It's very much in beta
You can now import/migrate existing websites to Tidy with a few clicks. The importer crawls the public version of the site, so it's platform agnostic and you can import websites from any platform.
As websites differ quite a lot from each other, the current version of the importer can only handle a fraction of all sites. But, it's constantly evolving and the more you use it and fail, the more data we get on what we should teach it.
We always log every error you get, but if have questions/comments/bug reports, we welcome them all to support@tidycms.com
How it works
- You give it a URL
- The Importer fetches all the pages it can find on the site
- You're presented with a UI asking you to select the elements containing the navigation and the content areas of the page.
- Click import
- All pages and assets are imported and paths are re-written.
Why you can (but don't need to) select elements
If you tell Tidy what the navigation of your website is, Tidy replaces it with its own navigation component. Then when you create/delete pages the navigation is automatically updated. Tidy tries to apply the existing styles to its nav component so that it still looks the same. Currently, the importer supports two navigation levels.
You don't need to go through every page and select the navigation and content areas. When you select something, the importer selects the path of the selected element and if for example, the path to your navigation is body > nav on every page, then you only need to select it once and it's auto-selected on all other pages.

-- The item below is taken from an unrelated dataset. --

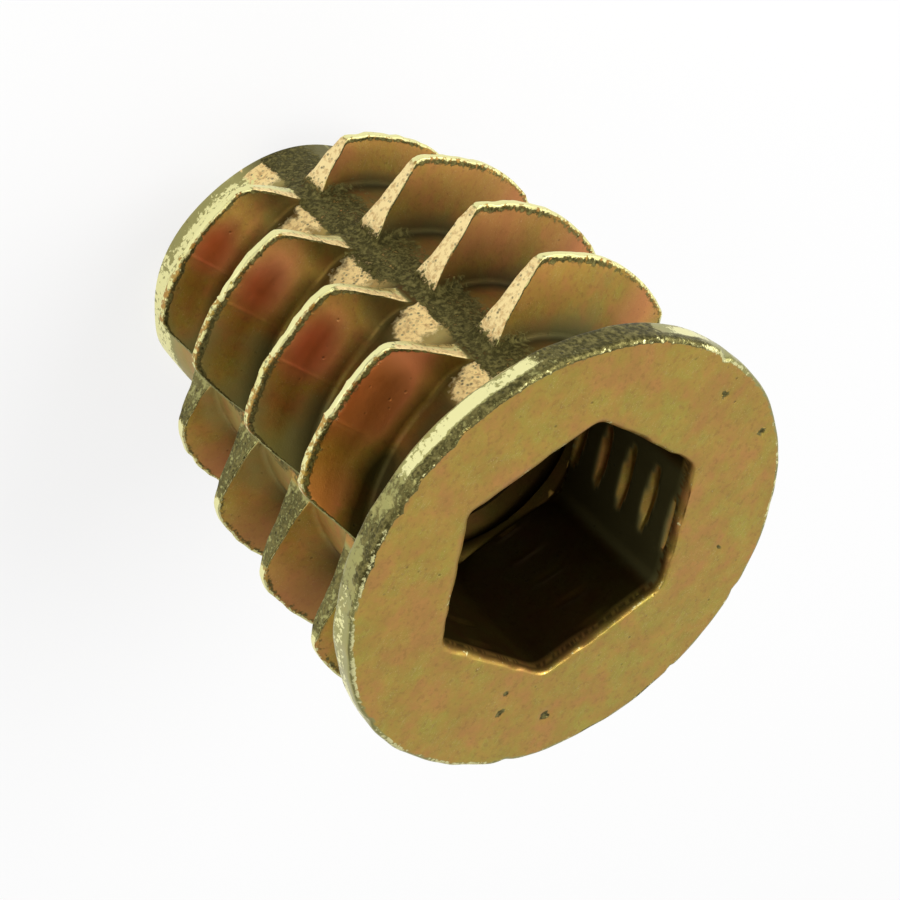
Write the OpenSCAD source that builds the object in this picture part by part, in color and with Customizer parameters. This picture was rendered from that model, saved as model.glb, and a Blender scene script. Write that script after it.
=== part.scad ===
// Flanged hex-drive threaded insert for wood, die cast in one piece.
// The insert stands on its tip with the flange face up.
// All sizes are in millimetres.

/* [Overall] */
// Length from the tip to the flange face
overall_length = 18.5; // [15:0.1:24]
// Diameter of the flange
flange_diameter = 15.5; // [12.9:0.1:18.6]
// Thickness of the flange at its rim
flange_thickness = 0.95; // [0.6:0.05:1.4]

/* [Hex socket] */
// Width of the hex socket across its flats
hex_across_flats = 8.05; // [7:0.05:9.7]
// How much of each corner of the hex is rounded off
hex_corner_trim = 0.11; // [0.04:0.01:0.2]
// Width of the bevel that breaks the edge of the hex at the flange face
hex_mouth_bevel = 0.2; // [0.1:0.05:0.4]
// Depth of the hex socket below the flange face
hex_depth = 5.6; // [4.6:0.1:6.8]
// Turn of the socket about the axis, in degrees
hex_turn = 27; // [0:1:59]

/* [Tapped hole] */
// Diameter of the tapped hole measured over the thread's crests
bore_diameter = 6.65; // [5.5:0.05:6.8]
// Width of the bevel where the tapped hole leaves the tip
bore_exit_bevel = 0.35; // [0.1:0.05:0.5]

/* [Core] */
// Wall left between the hex's corners and the outside of the core
core_wall = 0.6; // [0.4:0.05:0.8]
// How much the core's diameter drops from flange to tip
core_taper = 0.4; // [0.1:0.05:0.6]
// Radius of the fillet between the core and the flange
neck_fillet = 1.2; // [0.9:0.1:1.3]
// Size of the bevel around the tip
tip_bevel = 0.15; // [0.1:0.05:0.5]

/* [Outside thread] */
// Crest diameter of the thread at the flange
thread_diameter = 15.4; // [12.8:0.1:18.5]
// How much the full crest diameter drops from flange to tip
thread_taper = 0.5; // [0:0.05:0.8]
// Distance from one turn to the next
thread_pitch = 3.5; // [2.9:0.05:4.2]
// Width of the flat crest of a ridge
crest_land = 0.3; // [0.24:0.02:0.5]
// Width of a ridge low on its flanks
waist_width = 0.8; // [0.65:0.05:1]
// Width of a ridge where it meets the core
foot_width = 1.24; // [1.05:0.05:1.5]
// Bare length of core between the tip and the first ridge
tip_land = 1.13; // [0.8:0.01:1.4]
// Length of the run-in at the tip, where the ridges are lower
run_in_length = 8; // [6.6:0.2:9.6]
// Share of a ridge's height that the run-in takes away at the very tip
run_in_share = 0.8; // [0.5:0.02:0.9]

/* [Die slides] */
// Angle from a narrow slide's middle down to the foot of its lower end wall
narrow_low_reach = 43.4; // [41:0.2:45]
// Angle from a narrow slide's middle up to the foot of its upper end wall
narrow_high_reach = 34.5; // [31:0.5:36]
// Angle from a broad slide's middle down to the foot of its lower end wall
broad_low_reach = 51.4; // [49:0.2:52]
// Angle from a broad slide's middle up to the foot of its upper end wall
broad_high_reach = 38.7; // [36:0.1:42]
// Lean of a narrow slide's lower end wall, in degrees
narrow_low_draft = 9; // [2:0.5:14]
// Lean of a narrow slide's upper end wall, in degrees
narrow_high_draft = 15; // [5:0.5:18]
// Lean of a broad slide's lower end wall, in degrees
broad_low_draft = 1; // [0.5:0.5:6]
// Lean of a broad slide's upper end wall, in degrees
broad_high_draft = 2; // [0.5:0.5:10]

/* [Hidden] */
$fn = 96;
QUARTERS = 4;
HEX_SIDES = 6;
over = 1;
rim_round = 0.14;
waist_share = 0.3;
mouth_gap = 0.05;
root_depth = 0.4;
root_flare = 0.2;
flange_r = flange_diameter / 2;
flange_z = overall_length - flange_thickness;
hex_r = hex_across_flats / 2 / cos(180 / HEX_SIDES);
hex_corner_r = hex_r - hex_corner_trim;
socket_z = overall_length - hex_depth;
bore_r = bore_diameter / 2;
mouth_r = hex_across_flats / 2 - mouth_gap;
funnel_size = 2 * flange_diameter;
core_top_r = hex_corner_r + core_wall;
core_tip_r = core_top_r - core_taper / 2;
neck_z = flange_z - neck_fillet;
ridge_inner = core_tip_r - root_depth;
inner_width = foot_width + root_flare;
ridge_step = thread_pitch / QUARTERS;
first_ridge = tip_land + foot_width / 2;
ridge_count = floor((neck_z - first_ridge) / ridge_step) + 1;
lead_angle = atan(thread_pitch / (PI * thread_diameter));
window_x = thread_diameter / 2 + over;

// Crest radius of a full ridge at height z
function full_r(z) = thread_diameter / 2 - thread_taper / 2 * (1 - z / overall_length);

// Crest radius at height z, with the run-in taken off
function crest_r(z) =
    full_r(z) - run_in_share * (full_r(z) - core_tip_r) * pow(max(0, 1 - z / run_in_length), 2);

// Outline of half the core and flange, to be turned about the axis
module body_section() {
    difference() {
        polygon([
            [0, 0],
            [core_tip_r - tip_bevel, 0],
            [core_tip_r, tip_bevel],
            [core_top_r, neck_z],
            [core_top_r + neck_fillet, neck_z],
            [core_top_r + neck_fillet, flange_z],
            [flange_r - rim_round, flange_z],
            [flange_r, flange_z + rim_round],
            [flange_r, overall_length - rim_round],
            [flange_r - rim_round, overall_length],
            [0, overall_length]
        ]);
        translate([core_top_r + neck_fillet, neck_z])
            circle(r = neck_fillet);
    }
}

// One full ring of ridge with crest radius r and its middle at height zero
module ridge_ring(r) {
    waist_r = core_tip_r + waist_share * (r - core_tip_r);
    rotate_extrude()
        polygon([
            [ridge_inner, -inner_width / 2],
            [waist_r, -waist_width / 2],
            [r, -crest_land / 2],
            [r, crest_land / 2],
            [waist_r, waist_width / 2],
            [ridge_inner, inner_width / 2]
        ]);
}

// Distance along the pull to the foot of an end wall
function foot_x(reach) = core_top_r * cos(reach);

// Distance beside the pull to the foot of an end wall
function foot_y(reach) = core_top_r * sin(reach);

// Distance beside the pull to the outer edge of an end wall
function edge_y(reach, draft) = foot_y(reach) - (window_x - foot_x(reach)) * tan(draft);

// What one die slide reaches, for a slide that pulls along X
module slide_window(low_reach, low_draft, high_reach, high_draft) {
    translate([0, 0, -thread_pitch])
        linear_extrude(height = 2 * thread_pitch)
            polygon([
                [over, -over],
                [foot_x(low_reach) - root_depth, -foot_y(low_reach)],
                [foot_x(low_reach), -foot_y(low_reach)],
                [window_x, -edge_y(low_reach, low_draft)],
                [window_x, edge_y(high_reach, high_draft)],
                [foot_x(high_reach), foot_y(high_reach)],
                [foot_x(high_reach) - root_depth, foot_y(high_reach)],
                [over, over]
            ]);
}

// Ridge number i counted from the tip, in its own quarter and at its own height
module ridge(i) {
    z = first_ridge + i * ridge_step;
    narrow = i % 2 == 0;
    translate([0, 0, z])
        rotate([0, 0, (i + 1) * 360 / QUARTERS])
            intersection() {
                rotate([lead_angle, 0, 0])
                    ridge_ring(crest_r(z));
                if (narrow)
                    slide_window(
                        narrow_low_reach, narrow_low_draft,
                        narrow_high_reach, narrow_high_draft
                    );
                else
                    slide_window(
                        broad_low_reach, broad_low_draft,
                        broad_high_reach, broad_high_draft
                    );
            }
}

// Space for the hex key, with its corners rounded to one circle
module hex_socket() {
    translate([0, 0, socket_z])
        rotate([0, 0, hex_turn])
            intersection() {
                cylinder(h = hex_depth + over, r = hex_r, $fn = HEX_SIDES);
                cylinder(h = hex_depth + over, r = hex_corner_r);
            }
}

// Funnel with six faces at 45 degrees that breaks the edge of the socket's mouth
module mouth_funnel() {
    intersection() {
        translate([0, 0, overall_length - hex_mouth_bevel])
            cylinder(
                h = hex_mouth_bevel + over,
                r1 = hex_corner_r,
                r2 = hex_corner_r + hex_mouth_bevel + over
            );
        intersection_for(k = [0 : HEX_SIDES - 1])
            rotate([0, 0, hex_turn + (k + 0.5) * 360 / HEX_SIDES])
                translate([hex_across_flats / 2 + hex_mouth_bevel, 0, overall_length])
                    rotate([0, 45, 0])
                        translate([-funnel_size, -funnel_size / 2, -funnel_size / 2])
                            cube(funnel_size);
    }
}

// The tapped hole, with a bevel under the socket and one at the tip
module tapped_hole() {
    rotate_extrude()
        polygon([
            [0, -over],
            [bore_r + bore_exit_bevel + over, -over],
            [bore_r, bore_exit_bevel],
            [bore_r, socket_z - mouth_r + bore_r],
            [mouth_r, socket_z],
            [mouth_r, socket_z + over],
            [0, socket_z + over]
        ]);
}

// The whole casting
module insert() {
    color([0.66, 0.56, 0.3])
        difference() {
            union() {
                rotate_extrude()
                    body_section();
                for (i = [0 : ridge_count - 1])
                    ridge(i);
            }
            hex_socket();
            mouth_funnel();
            tapped_hole();
        }
}

insert();
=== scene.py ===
"""Looks of a flanged hex-drive threaded insert for wood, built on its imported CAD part."""

import math

import bmesh
import bpy
import numpy as np
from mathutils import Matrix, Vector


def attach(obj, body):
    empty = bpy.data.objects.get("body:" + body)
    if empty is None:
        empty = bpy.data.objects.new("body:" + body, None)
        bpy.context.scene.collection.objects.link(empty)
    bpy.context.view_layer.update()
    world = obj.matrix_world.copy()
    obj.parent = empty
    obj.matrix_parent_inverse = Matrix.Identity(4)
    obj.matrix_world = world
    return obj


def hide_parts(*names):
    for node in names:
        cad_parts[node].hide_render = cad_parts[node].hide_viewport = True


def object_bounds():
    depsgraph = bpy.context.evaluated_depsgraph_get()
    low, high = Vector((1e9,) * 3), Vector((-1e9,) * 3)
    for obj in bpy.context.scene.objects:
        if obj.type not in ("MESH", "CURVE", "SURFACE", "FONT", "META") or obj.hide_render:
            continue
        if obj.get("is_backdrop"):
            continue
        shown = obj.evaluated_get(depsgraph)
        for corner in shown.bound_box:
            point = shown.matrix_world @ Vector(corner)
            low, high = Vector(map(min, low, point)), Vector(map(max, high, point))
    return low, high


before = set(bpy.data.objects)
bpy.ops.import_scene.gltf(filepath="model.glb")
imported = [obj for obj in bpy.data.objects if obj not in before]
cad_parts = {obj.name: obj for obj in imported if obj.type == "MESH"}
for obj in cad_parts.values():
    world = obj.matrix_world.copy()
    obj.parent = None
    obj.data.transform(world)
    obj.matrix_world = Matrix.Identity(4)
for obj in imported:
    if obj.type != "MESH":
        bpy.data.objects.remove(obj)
cad_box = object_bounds()


# Outside thread and core: a zinc body, cast between slides that pull away from its axis,
# so that its coarse wood thread falls into quarters with a notch between each pair. The
# ridges are high and thin, and run in from little height at the tip.
MM = 0.001
# Sizes in millimetres, and heights above the tip
LENGTH = 18.5
CORE_TOP_R, CORE_TIP_R = 5.138, 5.03
TIP_BEVEL = 0.06
NECK_Z, NECK_FILLET = 16.35, 1.2
PITCH = 3.5
RIDGES = 17
FIRST_RIDGE, LOWEST_RIDGE = 1.75, 0.4
CREST_R, CREST_TAPER = 7.7, 0.25
RUN_IN_LENGTH, RUN_IN_SHARE = 8, 0.83
CREST_LAND, WAIST, FOOT = 0.26, 0.8, 1.24
WAIST_SHARE = 0.3
WIDEST = 7.74
# Reach and draft of an end wall in degrees, for the slide's lower and upper side
NARROW_WALLS = ((43.4, 9), (34.5, 15))
BROAD_WALLS = ((51.4, 1), (40.6, 5.5))
# Where one slide ends and the next begins, in degrees about the axis
SLIDE_EDGES = (42.65, 126.6, 222.65, 306.6)
# The seam between the halves of a narrow slide: its place, its width and its heights
SEAM_SWING, SEAM_HALF = -2.8, 0.35
SEAM_ON_CREST, SEAM_ON_FLANK, SEAM_ON_CORE = 0.04, 0.015, 0.012


def noise(points, cell, seed):
    """Smooth random numbers from -1 to 1: random values on a cubic lattice with the
    given cell, blended in each cell by three smoothstep curves, one for each axis."""
    lattice = np.random.default_rng(seed).uniform(-1, 1, (32, 32, 32))
    place = np.asarray(points) / cell
    low = np.floor(place).astype(int)
    part = place - low
    part = part * part * (3 - 2 * part)
    total = 0
    for corner in np.ndindex(2, 2, 2):
        weight = np.prod(np.where(corner, part, 1 - part), axis=-1)
        x, y, z = np.moveaxis((low + corner) % 32, -1, 0)
        total = total + weight * lattice[x, y, z]
    return total


def smooth_min(a, b, blend):
    """The lower of a and b, rounded over about the length blend where they meet."""
    return (a + b - np.sqrt((a - b) ** 2 + blend**2)) / 2


def smooth_max(a, b, blend):
    """The higher of a and b, rounded over about the length blend where they meet."""
    return (a + b + np.sqrt((a - b) ** 2 + blend**2)) / 2


def fade(value, start, end):
    """0 before start, 1 after end, and the smoothstep curve between them."""
    part = np.clip((value - start) / (end - start), 0, 1)
    return part * part * (3 - 2 * part)


def bump(value, middle, width):
    """1 at the middle, falling off on both sides as a bell curve of this width."""
    return np.exp(-(((value - middle) / width) ** 2))


def around(radius, degrees, height):
    """Points at these radii, angles and heights about the Z axis, in millimetres."""
    turn = np.radians(degrees)
    places = np.broadcast_arrays(radius * np.cos(turn), radius * np.sin(turn), height)
    return np.stack(places, axis=-1)


def core_radius(z):
    """The core's radius at height z: a slow taper, then a quarter circle of fillet
    that flares out to the underside of the flange."""
    taper = CORE_TIP_R + (CORE_TOP_R - CORE_TIP_R) * z / NECK_Z
    climb = np.clip(z - NECK_Z, 0, NECK_FILLET)
    return taper + NECK_FILLET - np.sqrt(NECK_FILLET**2 - climb**2)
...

If you select content areas Tidy automatically makes them editable in the CMS.
Automatic template identification
By default all pages get their own template, but when you select elements, Tidy tries to identify which pages uses the same template.
Say you have page A and page B. As most navigations display the active page with a separate class, the nav often differs on A and B. The same goes for the content area, as the pages have different content. But, suppose we remove the navigation and the content area(s) from the code and then compare the HTML that remains. If the remaining code of A and B are identical, then we know they use the same template. And, when you import the new site Tidy will create template X and pages A and B, which will share that template. If you make changes to template X it will affect both A and B, but if you change content on A or B, it will only affect the page in question.
When you select/deselect elements in the importer you'll see live changes in the right column of the importer where Tidy groups the site pages by template. The fewer templates you want Tidy to create, the higher you need to select elements in the DOM tree.
Migrating websites to a new template
The current importer imports everything, layout and all. The next tool we're going to build is an importer where you can move content from existing sites to a new template in Tidy. This way you can import and simultaeously re-design entire websites with a few clicks. But that's still in development.
Have fun importing layout and all until then!